In practice, it is difficult to predict the amount and form of security that a court will order. For example, for claims of €30 million and above, the court will regularly order security of around €1 million at least by considering the cost risk of first and second instance proceedings. If the court also includes the cost risk of third instance proceedings, the amount of the security could even exceed €2 million. This is an important financial hurdle especially as the claimant also has to pay their own attorneys and must – as any claimant in Germany – advance the court fees for the first instance proceedings. For claims of and exceeding €30 million, the advance of the court fees for the first instance amounts to €362 K. Therefore, the overall financial burden on a foreign claimant just to commence litigation is high and can prevent a foreign claimant from pursuing their claim in Germany. This applies to whatever form the claimant provides the security because a foreign claimant will generally have difficulties providing a German bank guarantee without, in turn, providing sufficient securities to the bank. Against this background, critics argue that the current system may in fact impede the claimant’s right to access to justice which is guaranteed by the German constitution.

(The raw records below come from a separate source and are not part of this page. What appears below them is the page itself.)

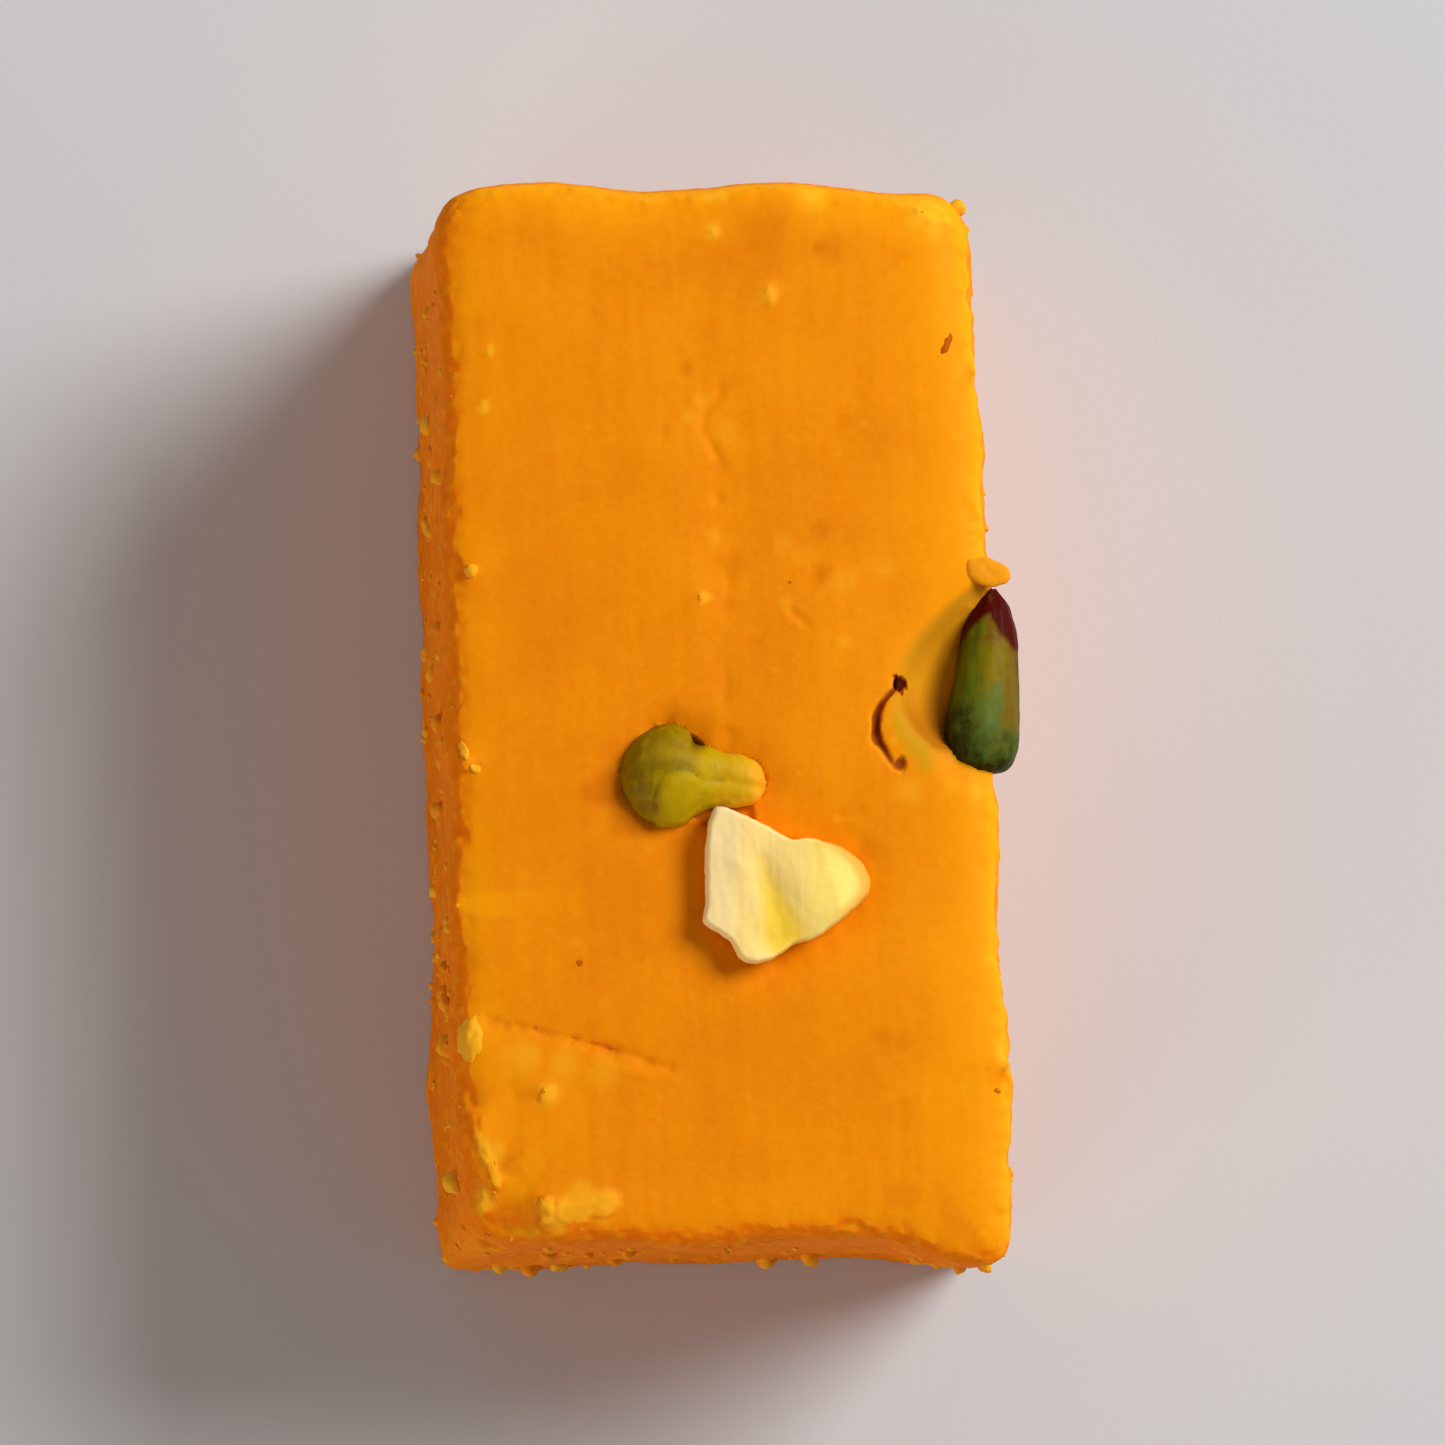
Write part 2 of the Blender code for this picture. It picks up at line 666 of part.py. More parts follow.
def centre_on_foot():
    """Moves everything so that the origin is under the middle of the whole piece."""
    bpy.context.view_layer.update()
    graph = bpy.context.evaluated_depsgraph_get()
    solids = [thing for thing in bpy.context.scene.objects if not thing.hide_render]
    points = [vert.co for solid in solids for vert in solid.evaluated_get(graph).data.vertices]
    whole = bpy.data.objects.new("whole_piece", None)
    for thing in bpy.context.scene.objects:
        thing.parent = whole
    bpy.context.scene.collection.objects.link(whole)
    for axis in range(2):
        places = [point[axis] for point in points]
        whole.location[axis] = -(min(places) + max(places)) / 2


def main():
    clear_scene()
    fudge = make_fudge(make_material("fudge", *FUDGE_FINISH))
    fuse_crumbs(fudge)
    cut_fudge(fudge)
    add_object("pistachio_chip", chip_shape(), make_material("pistachio", *PISTACHIO_FINISH))
    add_object("pistachio_sliver", sliver_shape(), make_material("pistachio_skin", *SLIVER_FINISH))
    add_object("almond_chip", almond_shape(), make_material("almond", *ALMOND_FINISH))
    centre_on_foot()


main()
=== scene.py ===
"""The looks of one cut finger of orange milk fudge with three bits of chopped nut.

Metres, +Z up. +Y runs along the finger and +X across it. The solids give its form. This script adds
the grain of the pressed top, the torn cut faces, the crumbs, the nuts' flesh and skin, and the stage.
"""

import json
import math
import random

import bmesh
import bpy
import numpy as np
from bpy.props import FloatProperty, FloatVectorProperty, IntProperty, PointerProperty
from mathutils import Matrix, Vector, noise
from mathutils.bvhtree import BVHTree
from mathutils.kdtree import KDTree

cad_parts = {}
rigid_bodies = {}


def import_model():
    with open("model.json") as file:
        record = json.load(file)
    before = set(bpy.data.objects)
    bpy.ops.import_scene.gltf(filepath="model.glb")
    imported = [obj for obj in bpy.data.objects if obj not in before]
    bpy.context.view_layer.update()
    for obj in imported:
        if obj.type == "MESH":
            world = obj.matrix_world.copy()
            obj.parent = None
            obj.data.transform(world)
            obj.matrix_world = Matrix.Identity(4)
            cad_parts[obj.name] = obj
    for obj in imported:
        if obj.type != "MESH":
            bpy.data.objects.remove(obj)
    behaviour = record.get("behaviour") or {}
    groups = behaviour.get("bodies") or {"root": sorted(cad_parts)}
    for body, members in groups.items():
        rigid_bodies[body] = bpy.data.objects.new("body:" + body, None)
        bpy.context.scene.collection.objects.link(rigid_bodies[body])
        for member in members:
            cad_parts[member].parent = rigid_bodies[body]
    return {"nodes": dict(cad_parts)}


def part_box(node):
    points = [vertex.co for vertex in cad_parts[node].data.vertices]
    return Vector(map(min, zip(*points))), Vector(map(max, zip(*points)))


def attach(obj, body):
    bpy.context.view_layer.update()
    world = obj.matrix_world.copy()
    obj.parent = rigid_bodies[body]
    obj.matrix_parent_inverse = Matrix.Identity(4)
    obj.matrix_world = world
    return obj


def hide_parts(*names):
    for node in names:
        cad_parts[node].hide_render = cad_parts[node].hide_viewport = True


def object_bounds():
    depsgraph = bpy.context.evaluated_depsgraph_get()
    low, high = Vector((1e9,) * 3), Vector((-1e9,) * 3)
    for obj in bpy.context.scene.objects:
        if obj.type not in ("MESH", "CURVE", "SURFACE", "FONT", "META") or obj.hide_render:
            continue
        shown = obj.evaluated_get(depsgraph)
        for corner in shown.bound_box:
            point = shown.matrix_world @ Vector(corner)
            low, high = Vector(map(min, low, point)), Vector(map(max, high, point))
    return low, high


for leftover in list(bpy.data.objects):
    bpy.data.objects.remove(leftover)
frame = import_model()
SOLID_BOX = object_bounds()

bl_info = {
    "name": "Milk fudge finger",
    "version": (1, 0, 0),
    "blender": (4, 5, 0),
    "location": "3D View > Sidebar > Fudge",
    "description": "Dresses a cut finger of orange milk fudge with its grain, crumbs and chopped nuts",
    "category": "Object",
}

MM = 0.001

# Level of the pressed top, and how near two points are one
TOP = 20.0 * MM
TOUCHING = 0.000001
# Places are in millimetres on a drawing, where the pistachio chip's box has this low corner
DRAWN_CORNER = (-4.0785, -3.9684)
SHIFT = np.array(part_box("pistachio_chip")[0][:2]) / MM - DRAWN_CORNER

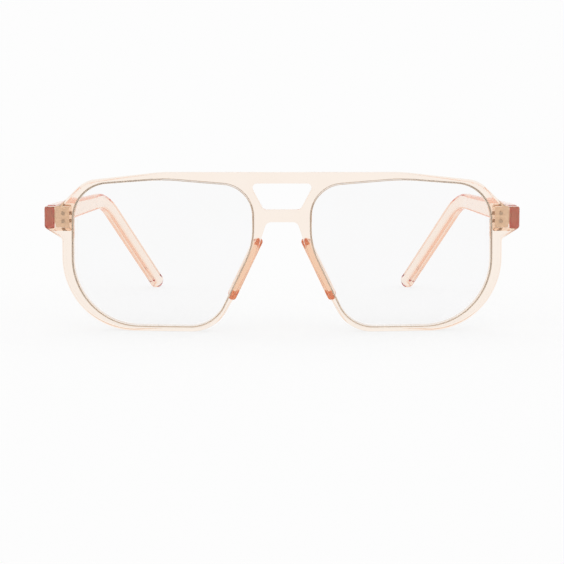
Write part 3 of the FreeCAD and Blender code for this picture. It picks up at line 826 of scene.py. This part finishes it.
def new_material(name):
    material = bpy.data.materials.new(name)
    material.use_nodes = True
    tree = material.node_tree
    return material, tree, tree.nodes["Principled BSDF"], tree.nodes["Material Output"]


def grain(tree, scale, detail=2.0, stretch=(1, 1, 1)):
    """Noise on object coordinates, stretched along the axes."""
    coordinates = tree.nodes.new("ShaderNodeTexCoord")
    mapping = tree.nodes.new("ShaderNodeMapping")
    mapping.inputs["Scale"].default_value = stretch
    noise = tree.nodes.new("ShaderNodeTexNoise")
    noise.inputs["Scale"].default_value = scale
    noise.inputs["Detail"].default_value = detail
    tree.links.new(coordinates.outputs["Object"], mapping.inputs["Vector"])
    tree.links.new(mapping.outputs["Vector"], noise.inputs["Vector"])
    return noise.outputs["Fac"]


def ranged(tree, value, low, high):
    spread = tree.nodes.new("ShaderNodeMapRange")
    spread.inputs["To Min"].default_value = low
    spread.inputs["To Max"].default_value = high
    tree.links.new(value, spread.inputs["Value"])
    return spread.outputs["Result"]


def tinted(tree, value, first, second):
    ramp = tree.nodes.new("ShaderNodeValToRGB")
    ramp.color_ramp.elements[0].color = (*first, 1)
    ramp.color_ramp.elements[1].color = (*second, 1)
    ramp.color_ramp.elements[0].position = RAMP_START
    ramp.color_ramp.elements[1].position = RAMP_END
    tree.links.new(value, ramp.inputs["Fac"])
    return ramp.outputs["Color"]


def bumped(tree, shader, value, distance):
    bump = tree.nodes.new("ShaderNodeBump")
    bump.inputs["Strength"].default_value = 1.0
    bump.inputs["Distance"].default_value = distance
    tree.links.new(value, bump.inputs["Height"])
    tree.links.new(bump.outputs["Normal"], shader.inputs["Normal"])


def sawn_face(tree, polished, face):
    """Roughness that is matt on the sawn face at y = face and turns to the polished value behind it."""
    coordinates = tree.nodes.new("ShaderNodeTexCoord")
    parts = tree.nodes.new("ShaderNodeSeparateXYZ")
    cut = tree.nodes.new("ShaderNodeMapRange")
    cut.inputs["From Min"].default_value = face
    cut.inputs["From Max"].default_value = face + SAWN_DEPTH * MM
    cut.inputs["To Min"].default_value = SAWN_ROUGHNESS
    cut.inputs["To Max"].default_value = 0.0
    duller = tree.nodes.new("ShaderNodeMath")
    duller.operation = "MAXIMUM"
    tree.links.new(coordinates.outputs["Object"], parts.inputs["Vector"])
    tree.links.new(parts.outputs["Y"], cut.inputs["Value"])
    tree.links.new(polished, duller.inputs[0])
    tree.links.new(cut.outputs["Result"], duller.inputs[1])
    return duller.outputs["Value"]


def clear_plastic(name, first, second, absorbed, density, roughness=(0.0, 0.05), ripple=2e-6, sawn=None):
    """Polished clear plastic: the colour deepens with the way light travels through it.

    Sawn is the y of a matt face, where the plastic has one.
    """
    material, tree, shader, output = new_material(name)
    shader.inputs["Transmission Weight"].default_value = 1.0
    shader.inputs["IOR"].default_value = PLASTIC_IOR
    tree.links.new(tinted(tree, grain(tree, CLOUD_SCALE), first, second), shader.inputs["Base Color"])
    dull = ranged(tree, grain(tree, GLOSS_SCALE, 3), *roughness)
    if sawn is not None:
        dull = sawn_face(tree, dull, sawn)
    tree.links.new(dull, shader.inputs["Roughness"])
    bumped(tree, shader, grain(tree, RIPPLE_SCALE, 1), ripple)
    volume = tree.nodes.new("ShaderNodeVolumeAbsorption")
    volume.inputs["Color"].default_value = (*absorbed, 1)
    volume.inputs["Density"].default_value = density
    tree.links.new(volume.outputs["Volume"], output.inputs["Volume"])
    return material


def brushed_metal(name, first, second, roughness, stretch, depth):
    """Metal with fine streaks, drawn out along the axes with a small stretch."""
    material, tree, shader, _ = new_material(name)
    shader.inputs["Metallic"].default_value = 1.0
    streaks = grain(tree, STREAK_SCALE, 4, stretch)
    tree.links.new(tinted(tree, streaks, first, second), shader.inputs["Base Color"])
    tree.links.new(ranged(tree, streaks, *roughness), shader.inputs["Roughness"])
    bumped(tree, shader, streaks, depth)
    return material


def ground_plastic_painted_shade(name, first, second):
    """The matt edge that grinding leaves on a lens, tinted like the rim round it: the matt finish is real,
    the tint is painted shade, the darker line that the groove shows.
    """
    material, tree, shader, _ = new_material(name)
    scratches = grain(tree, SCRATCH_SCALE, 4)
    tree.links.new(tinted(tree, scratches, first, second), shader.inputs["Base Color"])
    tree.links.new(ranged(tree, scratches, *GROUND_ROUGHNESS), shader.inputs["Roughness"])
    bumped(tree, shader, scratches, GROUND_BUMP)
    return material


front_plastic = clear_plastic(
    "peach_plastic_front",
    first=(1.0, 0.99, 0.98),
    second=(0.99, 0.97, 0.95),
    absorbed=(0.95, 0.72, 0.5),
    density=100,
)
temple_plastic = clear_plastic(
    "peach_plastic_temple",
    first=(0.99, 0.935, 0.875),
    second=(0.98, 0.91, 0.84),
    absorbed=(0.975, 0.68, 0.47),
    density=85,
    sawn=(TEMPLE_FRONT + FOREMOST) * MM,
)
pad_plastic = clear_plastic(
    "peach_plastic_pad",
    first=(0.99, 0.92, 0.85),
    second=(0.975, 0.89, 0.81),
    absorbed=(0.93, 0.62, 0.38),
    density=105,
)
lens_plastic = clear_plastic(
    "coated_lens",
    first=(0.99, 0.99, 0.995),
    second=(0.985, 0.985, 0.985),
    absorbed=(0.9, 0.9, 0.9),
    density=100,
    roughness=(0.0, 0.01),
    ripple=2e-7,
)
nickel = brushed_metal(
    "nickel_silver",
    first=(0.96, 0.87, 0.76),
    second=(0.74, 0.64, 0.53),
    roughness=(0.22, 0.4),
    stretch=(1, 1, 14),
    depth=6e-6,
)
rivet_nickel = brushed_metal(
    "rivet_nickel",
    first=(0.62, 0.52, 0.42),
    second=(0.42, 0.33, 0.25),
    roughness=(0.25, 0.45),
    stretch=(6, 1, 1),
    depth=6e-6,
)
plated_steel = brushed_metal(
    "plated_steel",
    first=(0.82, 0.80, 0.78),
    second=(0.6, 0.58, 0.55),
    roughness=(0.12, 0.28),
    stretch=(1, 1, 1),
    depth=4e-6,
)
# the peach-tan colour of the lens edge band is painted shade of the groove; only its matt, scratched finish
# is a real ground edge
ground_edge_painted_shade = ground_plastic_painted_shade("ground_lens_edge_painted_shade", (1.0, 0.84, 0.67), (0.94, 0.74, 0.56))


def dress(piece, material, body, slot, *nodes):
    """Give a finished piece its material and its body, and hide the CAD nodes it stands for; the slot is
    not used.
    """
    piece.data.materials.clear()
    piece.data.materials.append(material)
    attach(piece, body)
    if nodes:
        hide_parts(*nodes)


band = band_tree()
peened = rivet_tree()
dress(front(), front_plastic, "front", "front_plastic", "front_frame")
for side in SIDES:
    dress(lens(side), lens_plastic, "front", "lens_clear", f"lens_{side}")
    dress(nose_pad(side), pad_plastic, "front", "pad_plastic", f"nose_pad_{side}")
    dress(temple(side), temple_plastic, f"temple_arm_{side}", "temple_plastic", f"temple_{side}")
    dress(lens_edge(side, band, ground_edge_painted_shade), ground_edge_painted_shade, "front", "lens_clear")
    for cad_node, body, heading in (
        (f"front_leaf_rivets_{side}", "front", (0, 1, 0)),
        (f"temple_leaf_rivets_{side}", f"temple_arm_{side}", (-SIDES[side], 0, 0)),
    ):
        dress(rivets(cad_node, heading, peened, rivet_nickel), rivet_nickel, body, "rivet_metal", cad_node)
    for part, material in (
        ("front_hinge_leaf", nickel),
        ("temple_hinge_leaf", nickel),
        ("hinge_screw", plated_steel),
    ):
        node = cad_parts[f"{part}_{side}"]
        for slot in node.material_slots:
            slot.material = material

# ---------------------------------------------------------------- stage

WHITE = (0.982, 0.982, 0.982)
FLOOR_REACH = 6.0
FLOOR_GREY = 0.24
FLOOR_GLOW = 0.746
LIGHT_BOUNCES = 40
CAMERA_LENS = 106.7
CAMERA_DISTANCE = 500.0
CAMERA_HEIGHT = 65.7
CAMERA_PITCH = math.radians(5.76)


def stage_floor():
    """A plain table lit from below, so that clear plastic casts hardly any shadow on it."""
    mesh = bpy.data.meshes.new("floor")
    reach = FLOOR_REACH
    corners = [(-reach, -reach, 0), (reach, -reach, 0), (reach, reach, 0), (-reach, reach, 0)]
    mesh.from_pydata(corners, [], [(0, 1, 2, 3)])
    floor = bpy.data.objects.new("floor", mesh)
    bpy.context.scene.collection.objects.link(floor)
    material = bpy.data.materials.new("light_table")
    material.use_nodes = True
    tree = material.node_tree
    shader = tree.nodes["Principled BSDF"]
    shader.inputs["Base Color"].default_value = (FLOOR_GREY, FLOOR_GREY, FLOOR_GREY, 1)
    shader.inputs["Roughness"].default_value = 1.0
    shader.inputs["Specular IOR Level"].default_value = 0.0
    shader.inputs["Emission Color"].default_value = (1, 1, 1, 1)
    shader.inputs["Emission Strength"].default_value = FLOOR_GLOW
    mesh.materials.append(material)


def studio():
    """White light from all round, and enough bounces for light to find its way out of clear plastic."""
    world = bpy.data.worlds.new("white_studio")
    bpy.context.scene.world = world
    world.use_nodes = True
    background = world.node_tree.nodes["Background"]
    background.inputs["Color"].default_value = (*WHITE, 1)
    background.inputs["Strength"].default_value = 1.0
    bpy.context.scene.view_settings.view_transform = "Standard"
    cycles = bpy.context.scene.cycles
    cycles.max_bounces = LIGHT_BOUNCES
    cycles.transmission_bounces = LIGHT_BOUNCES
    cycles.glossy_bounces = LIGHT_BOUNCES


def camera():
    """A long lens straight in front of the glasses, a little above them."""
    data = bpy.data.cameras.new("camera")
    data.sensor_width = 36.0
    data.lens = CAMERA_LENS
    data.clip_start = 0.01
    made = bpy.data.objects.new("camera", data)
    bpy.context.scene.collection.objects.link(made)
    made.location = (0, (FOREMOST - CAMERA_DISTANCE) * MM, CAMERA_HEIGHT * MM)
    made.rotation_euler = (math.pi / 2 - CAMERA_PITCH, 0, 0)
    bpy.context.scene.camera = made


stage_floor()
studio()
camera()
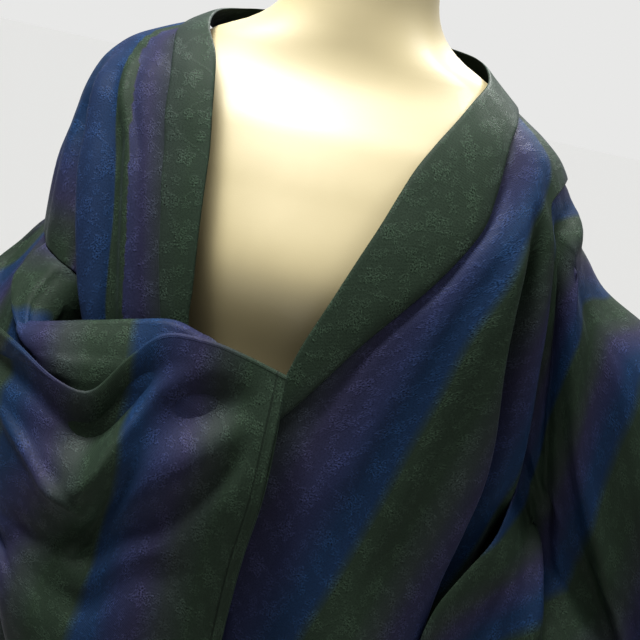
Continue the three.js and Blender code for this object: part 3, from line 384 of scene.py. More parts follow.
LEFT_FRONT_FACE = SleeveFace(LEFT_FRONT_OPENING, LEFT_FRONT_BOTTOM[-1], LEFT_TOP,
                             LEFT_FRONT_BOTTOM, LEFT_FRONT_CUFF, LEFT_SLEEVE_FOLDS, -1, 0.03)
LEFT_BACK_FACE = SleeveFace(LEFT_BACK_OPENING, LEFT_FRONT_BOTTOM[-1], LEFT_TOP,
                            LEFT_BACK_BOTTOM, LEFT_BACK_CUFF, LEFT_SLEEVE_BACK_FOLDS, 1, 0.03)
RIGHT_OUTER_FACE = SleeveFace(RIGHT_OUTER_OPENING, RIGHT_OUTER_BOTTOM[0], RIGHT_OUTER_LIP,
                              RIGHT_OUTER_BOTTOM, RIGHT_OUTER_CUFF, RIGHT_SLEEVE_FOLDS)
RIGHT_INNER_FACE = SleeveFace(RIGHT_INNER_OPENING, RIGHT_INNER_BOTTOM[0], RIGHT_INNER_LIP,
                              RIGHT_INNER_BOTTOM, RIGHT_INNER_CUFF)


def through(xs: np.ndarray, ys: np.ndarray, x: np.ndarray | float) -> np.ndarray:
    """The height at x of a smooth curve through the points (xs, ys), level past its ends.

    Cubic Hermite pieces, with each slope taken from the two neighbouring points.

    Args:
        xs: rising places of the points.
        ys: their heights, one number or one row each.
        x: where to read the curve.

    Returns:
        One height or row for each x.
    """
    xs = np.asarray(xs, float)
    ys = np.asarray(ys, float)
    x = np.asarray(x, float)
    n = len(xs)
    k = np.arange(n)
    before = np.maximum(k - 1, 0)
    after = np.minimum(k + 1, n - 1)
    run = (xs[after] - xs[before]).reshape(-1, *([1] * (ys.ndim - 1)))
    slope = (ys[after] - ys[before]) / run
    i = np.clip(np.searchsorted(xs, x, side="left") - 1, 0, n - 2)
    width = xs[i + 1] - xs[i]
    s = np.clip((x - xs[i]) / width, 0, 1)
    rest = (1,) * (ys.ndim - 1)
    width = width.reshape(width.shape + rest)
    s = s.reshape(s.shape + rest)
    start = ys[i] * (1 + 2 * s) * (1 - s) ** 2 + slope[i] * width * s * (1 - s) ** 2
    end = ys[i + 1] * s * s * (3 - 2 * s) - slope[i + 1] * width * s * s * (1 - s)
    return start + end


def ease(x: np.ndarray | float, low: float, high: float) -> np.ndarray:
    """Rises smoothly from 0 at low to 1 at high, as 3s^2 - 2s^3."""
    s = np.clip((np.asarray(x, float) - low) / (high - low), 0, 1)
    return s * s * (3 - 2 * s)


def unit(vectors: np.ndarray) -> np.ndarray:
    """Each vector divided by its length."""
    return vectors / np.maximum(np.linalg.norm(vectors, axis=-1, keepdims=True), 1e-9)


def mix(start: np.ndarray | float, end: np.ndarray | float, share: np.ndarray) -> np.ndarray:
    """From start at share 0 to end at share 1, as start (1 - share) + end share."""
    return start * (1 - share) + end * share


def on_ring(angle: np.ndarray, z: np.ndarray) -> np.ndarray:
    """Points of the coat's rings: x = half * |sin|^0.8 and y = -depth * |cos|^0.8, signs kept.

    Args:
        angle: degrees from the front centre.
        z: height.

    Returns:
        Points in millimetres.
    """
    angle, z = np.broadcast_arrays(np.asarray(angle, float), np.asarray(z, float))
    sine = np.sin(np.radians(angle))
    cosine = np.cos(np.radians(angle))
    half = np.where(angle < 0, COAT.at("right", z), COAT.at("left", z))
    depth = np.where(cosine > 0, COAT.at("front", z), COAT.at("back", z))
    x = half * np.sign(sine) * np.abs(sine) ** ROUND
    y = -depth * np.sign(cosine) * np.abs(cosine) ** ROUND
    return np.stack([x, y, z], -1)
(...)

Summary: Foreign claimants should plan for security
In summary, foreign claimants run the risk that they will be ordered to provide security for costs of more than €2 million if they commence proceedings in Germany. Foreign claimants need to be aware of this possibility and should plan accordingly before bringing their claim. If they fail to do so, they run the risk that they will be unable to provide the security and that, consequently, their complaint will be declared to be withdrawn or their appeal dismissed.